En mis trayectos en metro a veces he venido observando algo que me ocurre en la salida. Si estoy cansada y me aparco en las escaleras mecánicas, miro a los que suben andando y me descubro pensando “¿a dónde van estos esforzados?”. Si estoy llena de energía seré yo la que suba sin esfuerzo por la ‘cola rápida’ mientras pienso de los parados algo así como “pobres hastiados sin energía”. Otras tantas veces soy yo la que salgo mal parada en mis acusaciones automáticas, ya sea por “vaga” o por “prisas”.

Todos estos discursos –a menudo inconscientes- son maneras en las que las personas nos descentramos. Nos medimos en función de lo que hace el otro o de nuestro propio ideal y nos podemos quedar enganchados a lo que “deberíamos” hacer, en lugar de estar en nuestra propia experiencia (simplemente estar cansada o con energía) e ir viendo qué necesitamos momento a momento.

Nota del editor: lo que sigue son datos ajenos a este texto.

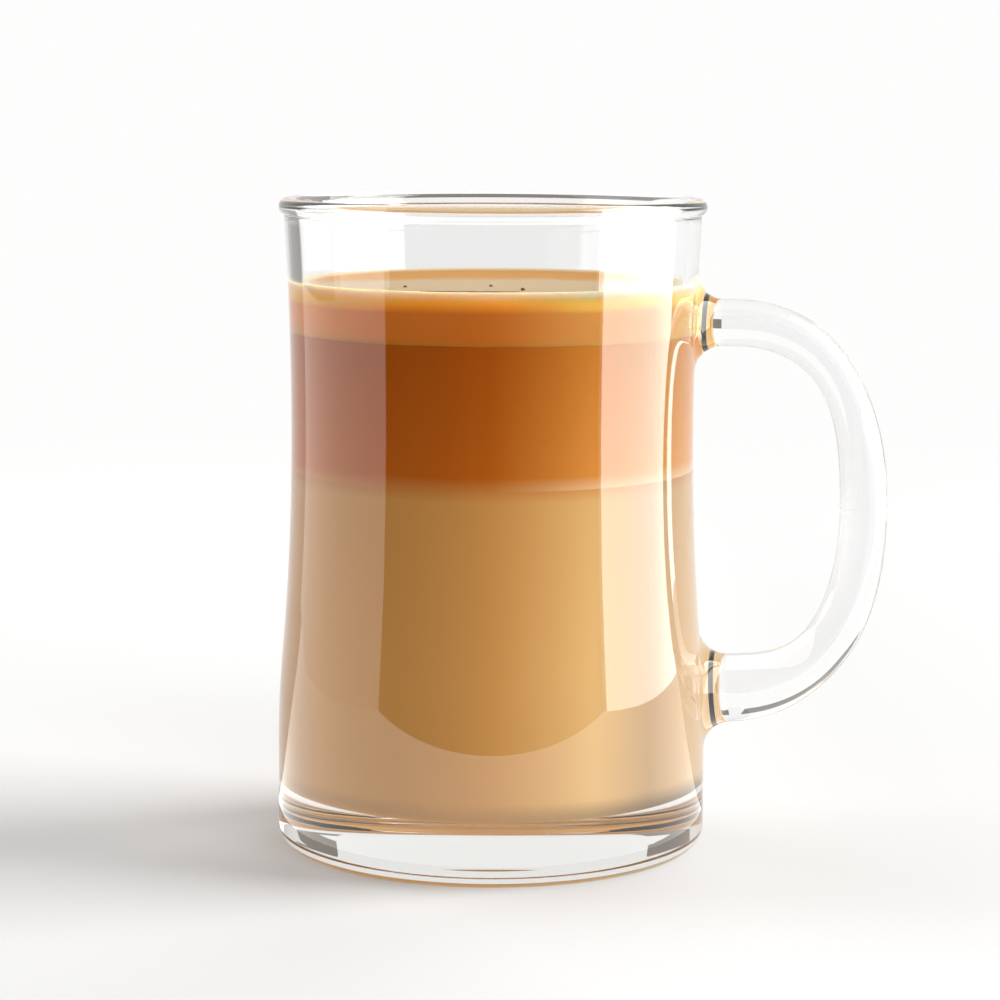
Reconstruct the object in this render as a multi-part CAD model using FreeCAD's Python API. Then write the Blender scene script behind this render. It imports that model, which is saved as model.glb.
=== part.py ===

Me llevaba esta experiencia del metro a pensar en que a menudo las personas llegamos a terapia por estar viviendo excesivamente en función de lo de afuera. Hay quien se deprime de tanto cumplir lo que se imagina que esperan de él/ella a costa de no cumplir consigo mismo; otros no consiguen ser tan buenos, exitosos o normales como su entorno y se sienten insuficientes; hay a quienes les cuesta decidir aquello que les corresponde sin la validación de su pareja, jefe o familia; quienes sienten la presión de “a mi edad ya debería…”; o quienes simplemente ignoran del todo sus propios deseos y necesidades.

Es ante el hartazgo de perdernos en lo de afuera que a menudo comienza un viaje de vuelta a lo de adentro (que, en el fondo, es un viaje de vuelta a ). Un recorrido donde toma especial protagonismo recuperar la confianza en las sensaciones, las motivaciones, el mundo emocional y el ritmo propio de cada cual.